■ OBJECTIVE
Could you give the data below again, exactly and completely?
--- START OF INPUT FOR THIS TASK ---
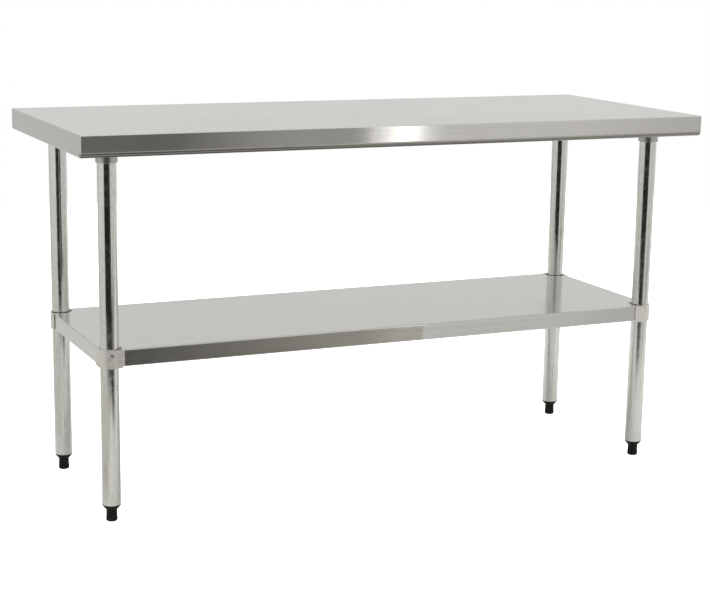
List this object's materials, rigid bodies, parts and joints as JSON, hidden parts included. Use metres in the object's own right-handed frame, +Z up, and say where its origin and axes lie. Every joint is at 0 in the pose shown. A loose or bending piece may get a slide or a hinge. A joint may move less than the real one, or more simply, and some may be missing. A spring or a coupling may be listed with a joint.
{
  "type": "work table",
  "caption": "Flat rectangular metal work table with turned-down edges on round tube legs, an adjustable undershelf clamped to the legs, and levelling feet.",
  "frame": {"origin": "on the floor under the middle of the table", "axes": "+X along the table's length to the right, +Y to the back, +Z up"},
  "size_m": [1.524, 0.61, 0.864],
  "materials": {
    "stainless": "stainless sheet with a satin grain along its length",
    "galvanised": "hot-dip galvanised sheet, fine spangle",
    "galvanised_tube": "galvanised tube, smooth and bright with a fine mottled spangle",
    "cast_bracket": "tumbled cast aluminium, matt",
    "zinc_fastener": "zinc-plated steel fasteners",
    "black_nylon": "moulded black nylon, satin"
  },
  "bodies": {
    "frame": {"top_sheet": "stainless", "end_channel_left": "galvanised", "end_channel_right": "galvanised", "long_channel": "galvanised", "channel_nut_left_outer_front": "zinc_fastener", "channel_nut_left_outer_rear": "zinc_fastener", "channel_nut_left_inner_front": "zinc_fastener", "channel_nut_left_inner_rear": "zinc_fastener", "channel_nut_right_outer_front": "zinc_fastener", "channel_nut_right_outer_rear": "zinc_fastener", "channel_nut_right_inner_front": "zinc_fastener", "channel_nut_right_inner_rear": "zinc_fastener", "channel_nut_middle_left_front": "zinc_fastener", "channel_nut_middle_left_rear": "zinc_fastener", "channel_nut_middle_right_front": "zinc_fastener", "channel_nut_middle_right_rear": "zinc_fastener", "leg_socket_front_left": "galvanised", "socket_screw_front_left": "zinc_fastener", "leg_front_left": "galvanised_tube", "foot_insert_front_left": "black_nylon", "leg_socket_front_right": "galvanised", "socket_screw_front_right": "zinc_fastener", "leg_front_right": "galvanised_tube", "foot_insert_front_right": "black_nylon", "leg_socket_rear_left": "galvanised", "socket_screw_rear_left": "zinc_fastener", "leg_rear_left": "galvanised_tube", "foot_insert_rear_left": "black_nylon", "leg_socket_rear_right": "galvanised", "socket_screw_rear_right": "zinc_fastener", "leg_rear_right": "galvanised_tube", "foot_insert_rear_right": "black_nylon"},
    "shelf": {"undershelf": "stainless", "shelf_channel": "galvanised", "shelf_bracket_front_left": "cast_bracket", "shelf_screw_front_left": "zinc_fastener", "bracket_screw_front_left_long": "zinc_fastener", "bracket_screw_front_left_end": "zinc_fastener", "shelf_bracket_front_right": "cast_bracket", "shelf_screw_front_right": "zinc_fastener", "bracket_screw_front_right_long": "zinc_fastener", "bracket_screw_front_right_end": "zinc_fastener", "shelf_bracket_rear_left": "cast_bracket", "shelf_screw_rear_left": "zinc_fastener", "bracket_screw_rear_left_long": "zinc_fastener", "bracket_screw_rear_left_end": "zinc_fastener", "shelf_bracket_rear_right": "cast_bracket", "shelf_screw_rear_right": "zinc_fastener", "bracket_screw_rear_right_long": "zinc_fastener", "bracket_screw_rear_right_end": "zinc_fastener"},
    "foot_front_left": {"levelling_foot_front_left": "black_nylon"},
    "foot_front_right": {"levelling_foot_front_right": "black_nylon"},
    "foot_rear_left": {"levelling_foot_rear_left": "black_nylon"},
    "foot_rear_right": {"levelling_foot_rear_right": "black_nylon"}
  },
  "joints": [
    {"name": "shelf_height", "type": "slide", "parent": "frame", "child": "shelf", "axis": [0, 0, 1], "range_m": [-0.3, 0.38]},
    {"name": "foot_level_front_left", "type": "slide", "parent": "frame", "child": "foot_front_left", "axis": [0, 0, -1], "range_m": [0, 0.025]},
    {"name": "foot_level_front_right", "type": "slide", "parent": "frame", "child": "foot_front_right", "axis": [0, 0, -1], "range_m": [0, 0.025]},
    {"name": "foot_level_rear_left", "type": "slide", "parent": "frame", "child": "foot_rear_left", "axis": [0, 0, -1], "range_m": [0, 0.025]},
    {"name": "foot_level_rear_right", "type": "slide", "parent": "frame", "child": "foot_rear_right", "axis": [0, 0, -1], "range_m": [0, 0.025]}
  ]
}
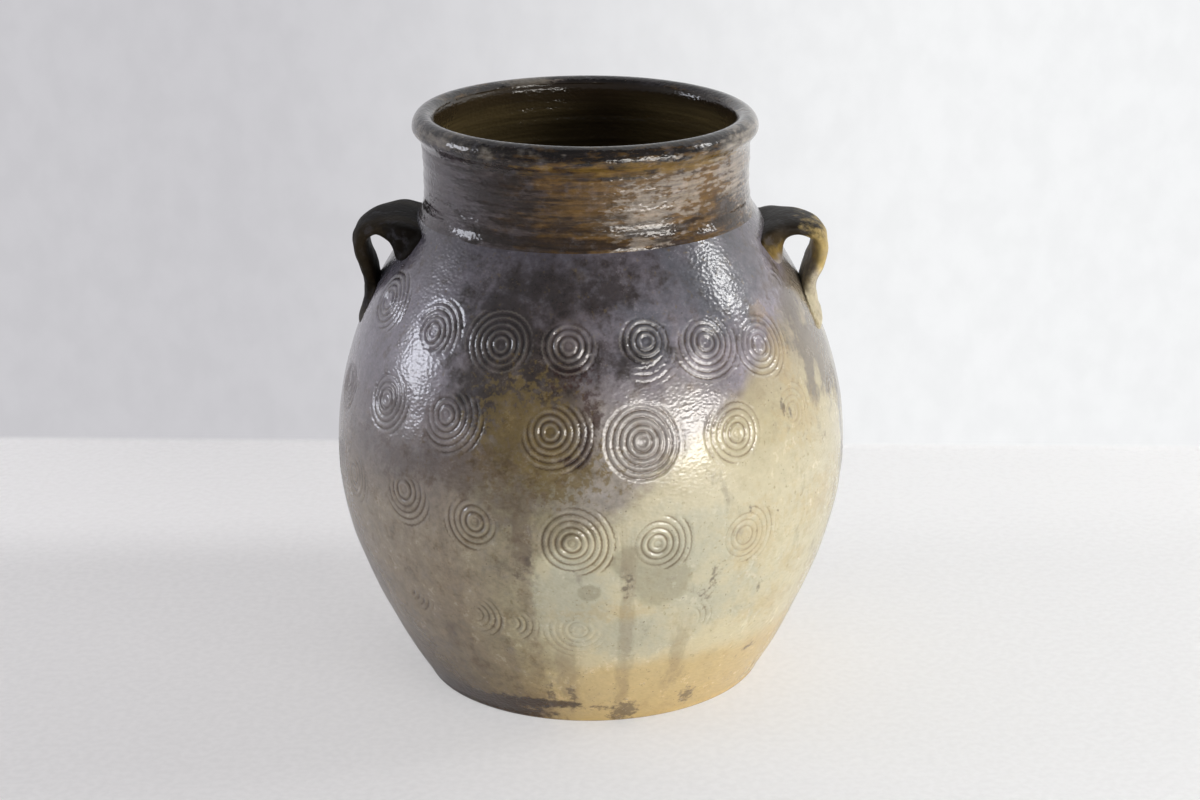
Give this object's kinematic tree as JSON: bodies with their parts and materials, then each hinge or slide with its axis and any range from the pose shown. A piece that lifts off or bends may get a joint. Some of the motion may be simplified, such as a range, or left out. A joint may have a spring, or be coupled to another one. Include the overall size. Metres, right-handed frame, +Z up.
{
  "type": "storage jar",
  "caption": "Full-bellied salt-glazed stoneware storage jar with an upright neck, a rolled rim and a strap handle on each shoulder.",
  "frame": {"origin": "centre of the flat foot, on the surface the jar stands on", "axes": "+Z up through the middle of the mouth, +X through the lower and wider of the two handles, +Y away from the side that the picture shows"},
  "size_m": [0.2664, 0.2664, 0.3012],
  "materials": {
    "foot_glaze": "thin glossy salt glaze over ochre stoneware, browner at the foot",
    "body_glaze": "glossy salt glaze, violet-grey on the shoulder running to cream below, with stamped rings",
    "neck_glaze": "glossy salt glaze, grey and golden brown in fine throwing streaks",
    "left_handle_glaze": "glossy dark olive-brown salt glaze",
    "right_handle_glaze": "glossy salt glaze, dark on top, golden brown outside and cream at its lower end"
  },
  "bodies": {
    "root": {"floor_slab": "foot_glaze", "body_wall": "body_glaze", "neck_collar": "neck_glaze", "handle_left": "left_handle_glaze", "handle_right": "right_handle_glaze"}
  },
  "joints": []
}
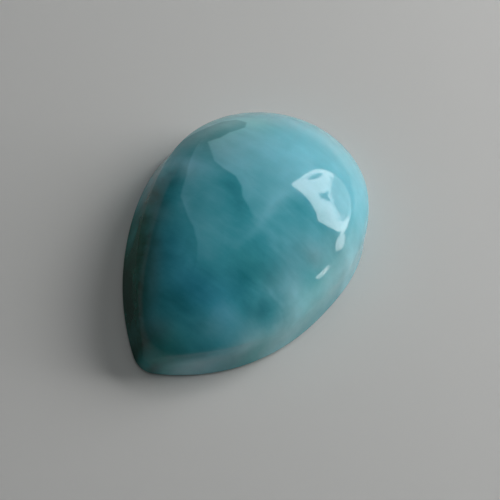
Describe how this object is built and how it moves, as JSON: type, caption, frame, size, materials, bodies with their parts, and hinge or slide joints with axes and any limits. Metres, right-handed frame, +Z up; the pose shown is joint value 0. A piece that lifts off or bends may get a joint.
--- END OF INPUT FOR THIS TASK ---
■ OUTPUT FOR THIS TASK
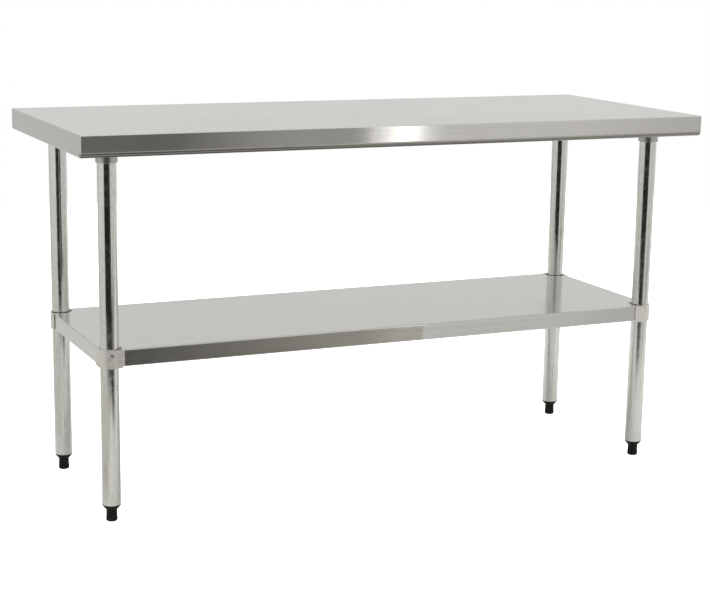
List this object's materials, rigid bodies, parts and joints as JSON, hidden parts included. Use metres in the object's own right-handed frame, +Z up, and say where its origin and axes lie. Every joint is at 0 in the pose shown. A loose or bending piece may get a slide or a hinge. A joint may move less than the real one, or more simply, and some may be missing. A spring or a coupling may be listed with a joint.
{
  "type": "work table",
  "caption": "Flat rectangular metal work table with turned-down edges on round tube legs, an adjustable undershelf clamped to the legs, and levelling feet.",
  "frame": {"origin": "on the floor under the middle of the table", "axes": "+X along the table's length to the right, +Y to the back, +Z up"},
  "size_m": [1.524, 0.61, 0.864],
  "materials": {
    "stainless": "stainless sheet with a satin grain along its length",
    "galvanised": "hot-dip galvanised sheet, fine spangle",
    "galvanised_tube": "galvanised tube, smooth and bright with a fine mottled spangle",
    "cast_bracket": "tumbled cast aluminium, matt",
    "zinc_fastener": "zinc-plated steel fasteners",
    "black_nylon": "moulded black nylon, satin"
  },
  "bodies": {
    "frame": {"top_sheet": "stainless", "end_channel_left": "galvanised", "end_channel_right": "galvanised", "long_channel": "galvanised", "channel_nut_left_outer_front": "zinc_fastener", "channel_nut_left_outer_rear": "zinc_fastener", "channel_nut_left_inner_front": "zinc_fastener", "channel_nut_left_inner_rear": "zinc_fastener", "channel_nut_right_outer_front": "zinc_fastener", "channel_nut_right_outer_rear": "zinc_fastener", "channel_nut_right_inner_front": "zinc_fastener", "channel_nut_right_inner_rear": "zinc_fastener", "channel_nut_middle_left_front": "zinc_fastener", "channel_nut_middle_left_rear": "zinc_fastener", "channel_nut_middle_right_front": "zinc_fastener", "channel_nut_middle_right_rear": "zinc_fastener", "leg_socket_front_left": "galvanised", "socket_screw_front_left": "zinc_fastener", "leg_front_left": "galvanised_tube", "foot_insert_front_left": "black_nylon", "leg_socket_front_right": "galvanised", "socket_screw_front_right": "zinc_fastener", "leg_front_right": "galvanised_tube", "foot_insert_front_right": "black_nylon", "leg_socket_rear_left": "galvanised", "socket_screw_rear_left": "zinc_fastener", "leg_rear_left": "galvanised_tube", "foot_insert_rear_left": "black_nylon", "leg_socket_rear_right": "galvanised", "socket_screw_rear_right": "zinc_fastener", "leg_rear_right": "galvanised_tube", "foot_insert_rear_right": "black_nylon"},
    "shelf": {"undershelf": "stainless", "shelf_channel": "galvanised", "shelf_bracket_front_left": "cast_bracket", "shelf_screw_front_left": "zinc_fastener", "bracket_screw_front_left_long": "zinc_fastener", "bracket_screw_front_left_end": "zinc_fastener", "shelf_bracket_front_right": "cast_bracket", "shelf_screw_front_right": "zinc_fastener", "bracket_screw_front_right_long": "zinc_fastener", "bracket_screw_front_right_end": "zinc_fastener", "shelf_bracket_rear_left": "cast_bracket", "shelf_screw_rear_left": "zinc_fastener", "bracket_screw_rear_left_long": "zinc_fastener", "bracket_screw_rear_left_end": "zinc_fastener", "shelf_bracket_rear_right": "cast_bracket", "shelf_screw_rear_right": "zinc_fastener", "bracket_screw_rear_right_long": "zinc_fastener", "bracket_screw_rear_right_end": "zinc_fastener"},
    "foot_front_left": {"levelling_foot_front_left": "black_nylon"},
    "foot_front_right": {"levelling_foot_front_right": "black_nylon"},
    "foot_rear_left": {"levelling_foot_rear_left": "black_nylon"},
    "foot_rear_right": {"levelling_foot_rear_right": "black_nylon"}
  },
  "joints": [
    {"name": "shelf_height", "type": "slide", "parent": "frame", "child": "shelf", "axis": [0, 0, 1], "range_m": [-0.3, 0.38]},
    {"name": "foot_level_front_left", "type": "slide", "parent": "frame", "child": "foot_front_left", "axis": [0, 0, -1], "range_m": [0, 0.025]},
    {"name": "foot_level_front_right", "type": "slide", "parent": "frame", "child": "foot_front_right", "axis": [0, 0, -1], "range_m": [0, 0.025]},
    {"name": "foot_level_rear_left", "type": "slide", "parent": "frame", "child": "foot_rear_left", "axis": [0, 0, -1], "range_m": [0, 0.025]},
    {"name": "foot_level_rear_right", "type": "slide", "parent": "frame", "child": "foot_rear_right", "axis": [0, 0, -1], "range_m": [0, 0.025]}
  ]
}
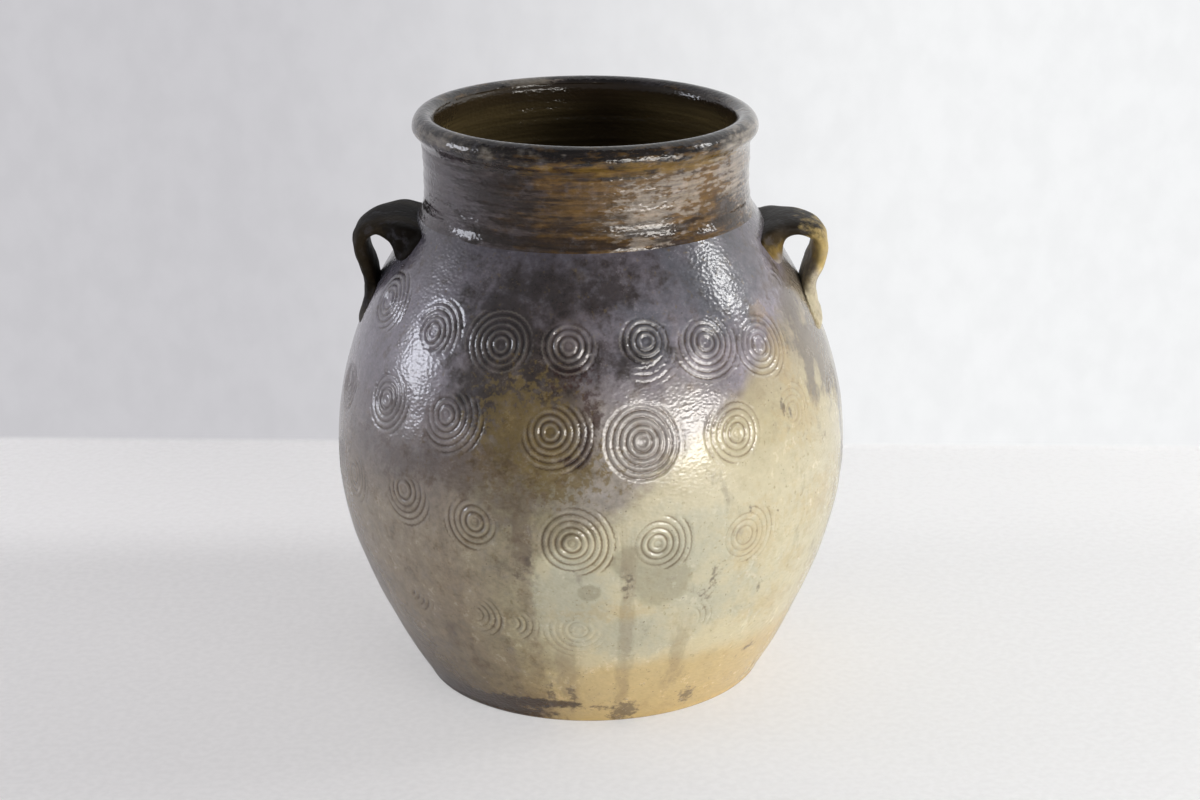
Give this object's kinematic tree as JSON: bodies with their parts and materials, then each hinge or slide with its axis and any range from the pose shown. A piece that lifts off or bends may get a joint. Some of the motion may be simplified, such as a range, or left out. A joint may have a spring, or be coupled to another one. Include the overall size. Metres, right-handed frame, +Z up.
{
  "type": "storage jar",
  "caption": "Full-bellied salt-glazed stoneware storage jar with an upright neck, a rolled rim and a strap handle on each shoulder.",
  "frame": {"origin": "centre of the flat foot, on the surface the jar stands on", "axes": "+Z up through the middle of the mouth, +X through the lower and wider of the two handles, +Y away from the side that the picture shows"},
  "size_m": [0.2664, 0.2664, 0.3012],
  "materials": {
    "foot_glaze": "thin glossy salt glaze over ochre stoneware, browner at the foot",
    "body_glaze": "glossy salt glaze, violet-grey on the shoulder running to cream below, with stamped rings",
    "neck_glaze": "glossy salt glaze, grey and golden brown in fine throwing streaks",
    "left_handle_glaze": "glossy dark olive-brown salt glaze",
    "right_handle_glaze": "glossy salt glaze, dark on top, golden brown outside and cream at its lower end"
  },
  "bodies": {
    "root": {"floor_slab": "foot_glaze", "body_wall": "body_glaze", "neck_collar": "neck_glaze", "handle_left": "left_handle_glaze", "handle_right": "right_handle_glaze"}
  },
  "joints": []
}
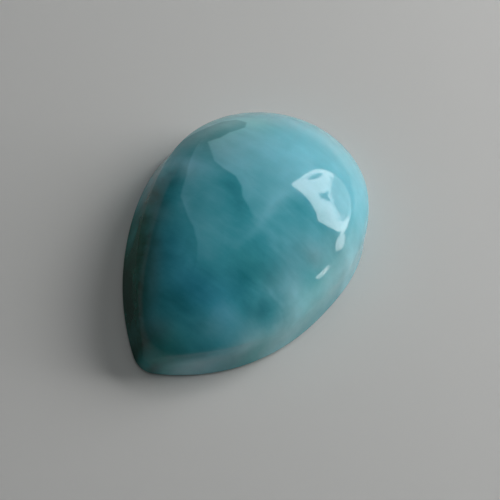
Describe how this object is built and how it moves, as JSON: type, caption, frame, size, materials, bodies with their parts, and hinge or slide joints with axes and any limits. Metres, right-handed frame, +Z up; the pose shown is joint value 0. A piece that lifts off or bends may get a joint.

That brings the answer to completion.